An Explosion of Products
“Part of the objective of the mass-customization platform that we’re building is to quite literally explode product selection,” Nelson notes. “We’re seeing a huge shift toward significant increases in variety. We’re coming out of having highly standardized products to a future where we’re looking to have thousands and thousands of products that we’ll have available within the mass-customization platform. Within those products, we have millions of selection options. And, we seek to make those available around the world.”
In the final analysis, Keane is not trying to reinvent the printing press. He is doing more than his part to alter the way society views the importance of the printed word and believes the recent TV commercial will have a salutary impact on the industry as a whole. Heck, Keane isn’t even interested in the mainstream printing customer, which makes him an even better evangelist from an industry point of view. Yet to reach those non-mainstream small business customers, he sees a future laden with partnerships.

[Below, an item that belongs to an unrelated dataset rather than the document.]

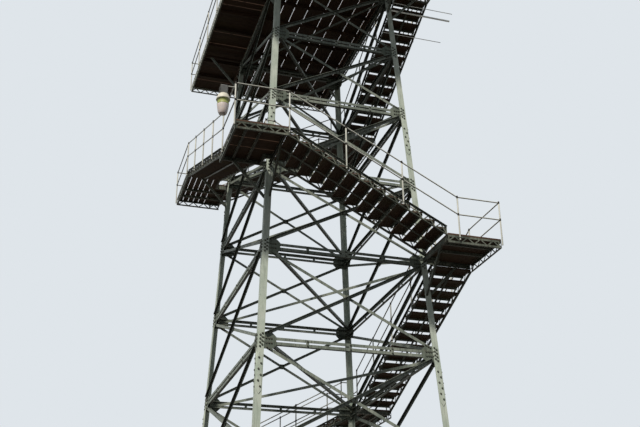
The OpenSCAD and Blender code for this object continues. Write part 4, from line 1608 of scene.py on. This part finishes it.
@dataclass
class Studio:
    """Pale floor and backdrop, one soft sun and the photograph's camera, placed from the tower's axis."""

    plan: TowerPlan
    backdrop: str = "dfe5ea"
    floor: str = "d6d6d0"
    bounce: str = "302e2a"
    floor_half: float = 160.0
    floor_rough: float = 0.9
    fill: float = 0.25
    fill_tint: str = "eef2f6"
    sun: float = 3.4
    sun_tint: str = "fff6e8"
    sun_turn: float = -40.0
    sun_up: float = 53.0
    sun_soft: float = 4.0
    focal_px: float = 924.515
    photo_w: int = 640
    sensor: float = 36.0
    far: float = 1000.0
    camera_at: Point = (-7.17201, -23.71956, 1.74460)
    yaw: float = 17.43355
    pitch: float = 25.33703
    roll: float = -0.50870

    def shown(self, tree: bpy.types.NodeTree) -> bpy.types.NodeSocket:
        """A factor that is 1 for rays that see the backdrop and 0 for rays that light the tower.

        Args:
            tree: a world's or a material's node tree.

        Returns:
            The factor.
        """
        path = add(tree, "LightPath")
        seen = path.outputs["Is Camera Ray"]
        for ray in ("Is Glossy Ray", "Is Transmission Ray"):
            seen = add(tree, "Math", {0: seen, 1: path.outputs[ray]}, operation="MAXIMUM").outputs[0]
        return seen

    def light(self) -> None:
        """World and sun at a plain level."""
        world = bpy.data.worlds.new("studio")
        world.use_nodes = True
        bpy.context.scene.world = world
        tree = world.node_tree
        tree.nodes.clear()
        lit = add(tree, "Background", {"Color": linear(self.fill_tint), "Strength": self.fill})
        seen = add(tree, "Background", {"Color": linear(self.backdrop), "Strength": 1.0})
        both = add(tree, "MixShader", {0: self.shown(tree), 1: lit.outputs[0], 2: seen.outputs[0]})
        out = add(tree, "OutputWorld")
        tree.links.new(both.outputs[0], out.inputs["Surface"])
        lamp = bpy.data.lights.new("sun", "SUN")
        lamp.energy = self.sun
        lamp.angle = math.radians(self.sun_soft)
        lamp.color = linear(self.sun_tint)[:3]
        holder = bpy.data.objects.new("sun", lamp)
        turn, up = math.radians(self.sun_turn), math.radians(self.sun_up)
        towards = Vector((math.sin(turn) * math.cos(up), -math.cos(turn) * math.cos(up), math.sin(up)))
        holder.rotation_euler = towards.to_track_quat("Z", "Y").to_euler()
        bpy.context.scene.collection.objects.link(holder)

    def ground(self) -> None:
        """A wide pale floor that keeps the tower's shadow."""
        mesh = bpy.data.meshes.new("floor")
        wide = self.floor_half
        corners = [(-wide, -wide, 0), (wide, -wide, 0), (wide, wide, 0), (-wide, wide, 0)]
        mesh.from_pydata(corners, [], [(0, 1, 2, 3)])
        made = bpy.data.objects.new("floor", mesh)
        bpy.context.scene.collection.objects.link(made)
        paper = bpy.data.materials.new("matt_studio_floor")
        paper.use_nodes = True
        tree, shader = paper.node_tree, paper.node_tree.nodes["Principled BSDF"]
        colour = add(tree, "Mix", {0: self.shown(tree), 6: linear(self.bounce), 7: linear(self.floor)},
                     data_type="RGBA")
        tree.links.new(colour.outputs[2], shader.inputs["Base Color"])
        shader.inputs["Roughness"].default_value = self.floor_rough
        mesh.materials.append(paper)

    def camera(self) -> None:
        """The camera at the photograph's place and angle."""
        data = bpy.data.cameras.new("camera")
        data.sensor_width = self.sensor
        data.lens = self.focal_px / self.photo_w * self.sensor
        data.clip_end = self.far
        made = bpy.data.objects.new("camera", data)
        turns = ((-self.yaw, "Z"), (90 + self.pitch, "X"), (self.roll, "Z"))
        yaw, pitch, roll = (Matrix.Rotation(math.radians(angle), 4, axis) for angle, axis in turns)
        made.matrix_world = self.plan.on_axis @ Matrix.Translation(self.camera_at) @ (yaw @ pitch) @ roll
        bpy.context.scene.collection.objects.link(made)
        bpy.context.scene.camera = made

    def build(self) -> None:
        """Camera, floor and lights."""
        self.camera()
        self.ground()
        self.light()
        bpy.context.scene.view_settings.view_transform = "Standard"


def main() -> None:
    """Build every piece in order."""
    logging.basicConfig(level=logging.INFO, format="%(message)s")
    plan = TowerPlan()
    Studio(plan).build()
    steel = Steelwork(plan)
    steel.dress()
    steel.splices()
    Bolting(plan).build()
    Treads(plan, np.random.default_rng(7)).build()
    Planking(plan, np.random.default_rng(11)).build()
    Railings(plan).build()
    Lamp(plan).build()
    OutriggerTubes(plan).build()


if __name__ == "__main__":
    main()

“Staples and FedEx Kinkos have lots of options because they are very large, successful companies and they’ve chosen to partner with us on the back end,” Keane says. “With the introduction of the Cimpress MCP, we are going to be able to partner with the small printers of the world, as well. Nothing illustrates that opportunity more than our business in Spain, Italy and France where, despite tough economic conditions, Cimpress revenues are booming because we are partnering with local printers who sell under their own brand name.
“We’ve been lucky and realistic in that we have always embraced change, even as we pursued our unwavering vision. We’re embracing the need to constantly evolve and, sometimes, revolutionize everything we do.”